Problem statement: Print, exactly as they stand, the lines from the start of the listing to the line containing "(-Y) towards +X.", inclusive.

· · ·

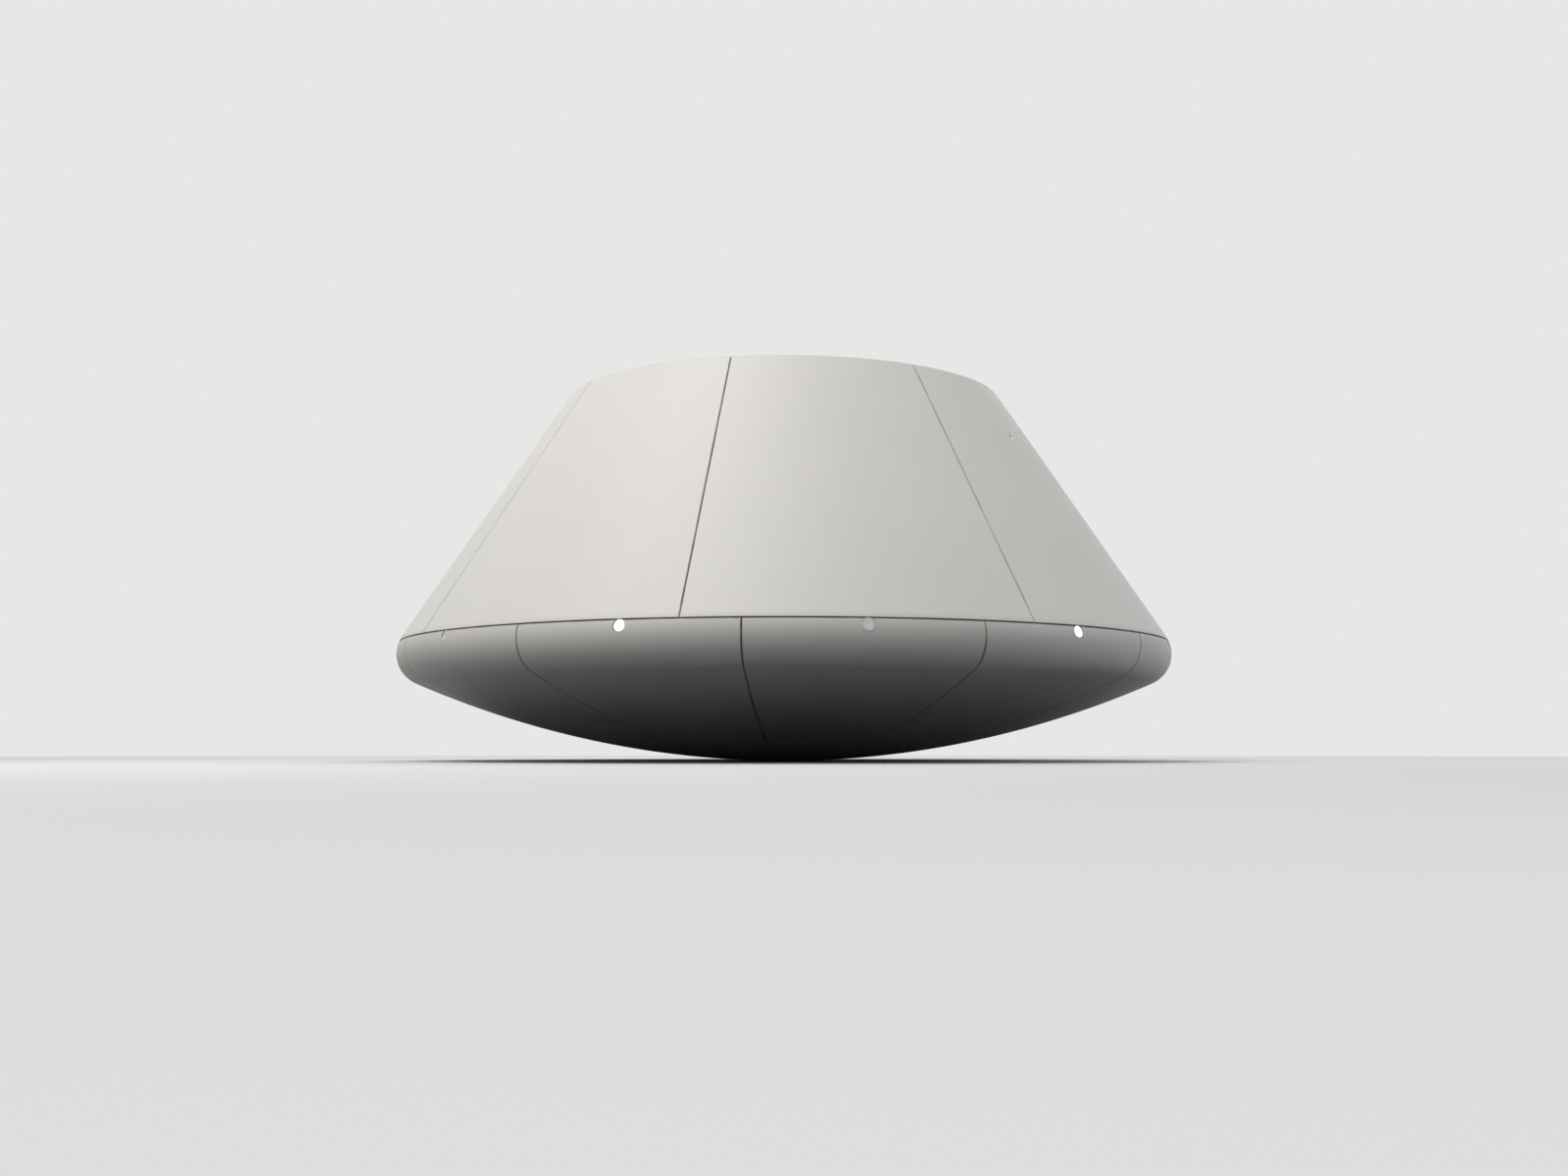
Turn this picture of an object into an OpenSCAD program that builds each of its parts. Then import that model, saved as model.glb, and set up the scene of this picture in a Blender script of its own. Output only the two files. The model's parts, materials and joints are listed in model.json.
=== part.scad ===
// Crew capsule standing on its heat shield. Millimetres, +Z up.
// The origin is the lowest point of the heat shield, on the axis of the hull.
// A bearing is an angle about +Z, counted from the front (-Y) towards +X.

/* [Outline] */
// Diameter at the widest circle of the shoulder
base_d = 5000; // [4200:50:6200]
// Diameter across the top edge
top_d = 2875; // [2500:25:3450]
// Angle of the side wall from the axis, in degrees
wall_angle = 33; // [28:0.5:36]
// Radius of the rounded shoulder in section
shoulder_r = 196; // [165:1:240]
// Spherical radius of the heat shield
dish_r = 6000; // [5000:50:7500]

/* [Heat shield] */
// Thickness of the ablator blocks
shield_t = 60; // [50:1:75]
// Thickness of the carrier shell behind the blocks
carrier_t = 50; // [30:1:60]
// Diameter of the centre disc of the shield
center_d = 2216; // [1600:8:2700]
// Bearing of the first radial seam, in degrees
gore_phase = -5; // [-15:0.5:15]
// Diameter of the metal plugs in the shoulder
plug_d = 70; // [50:1:90]
// Depth from the shoulder to the seat of a plug
plug_seat = 40; // [25:1:45]
// Height of the plug centres above the widest circle
plug_rise = 38; // [20:1:45]

/* [Back shell] */
// Thickness of the back shell panels
panel_t = 50; // [40:1:65]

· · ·

Written reply:
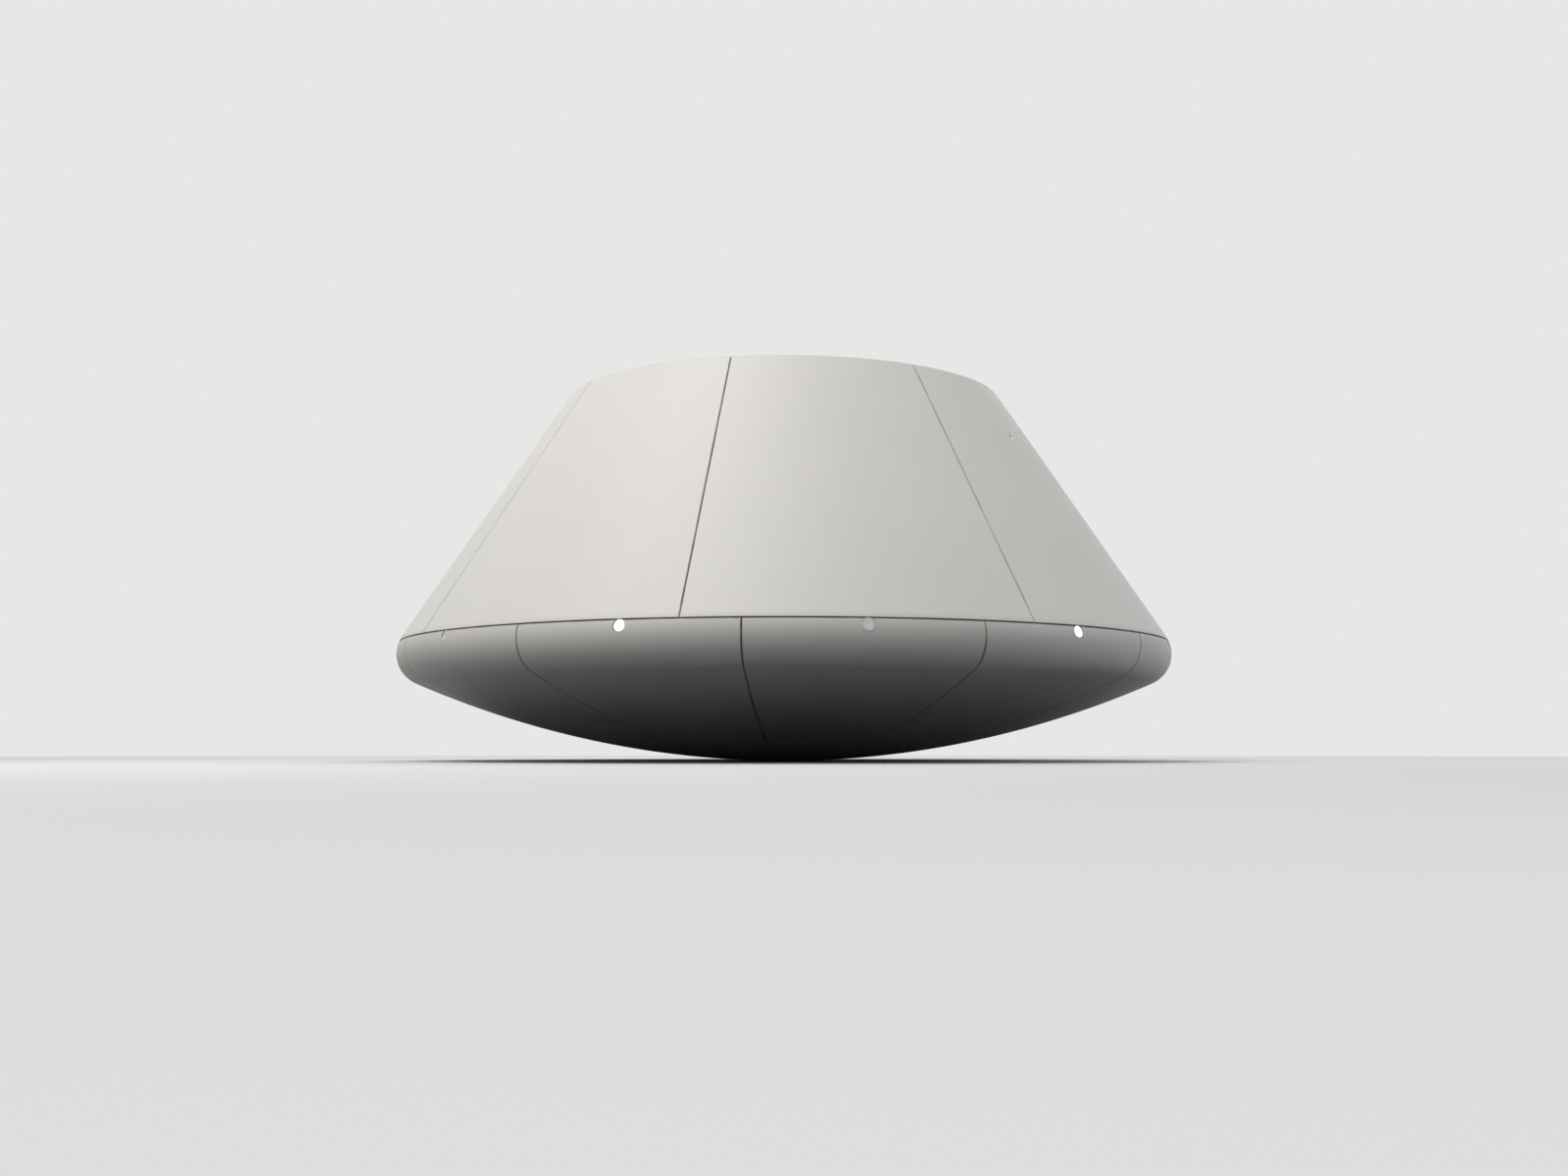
Turn this picture of an object into an OpenSCAD program that builds each of its parts. Then import that model, saved as model.glb, and set up the scene of this picture in a Blender script of its own. Output only the two files. The model's parts, materials and joints are listed in model.json.
=== part.scad ===
// Crew capsule standing on its heat shield. Millimetres, +Z up.
// The origin is the lowest point of the heat shield, on the axis of the hull.
// A bearing is an angle about +Z, counted from the front (-Y) towards +X.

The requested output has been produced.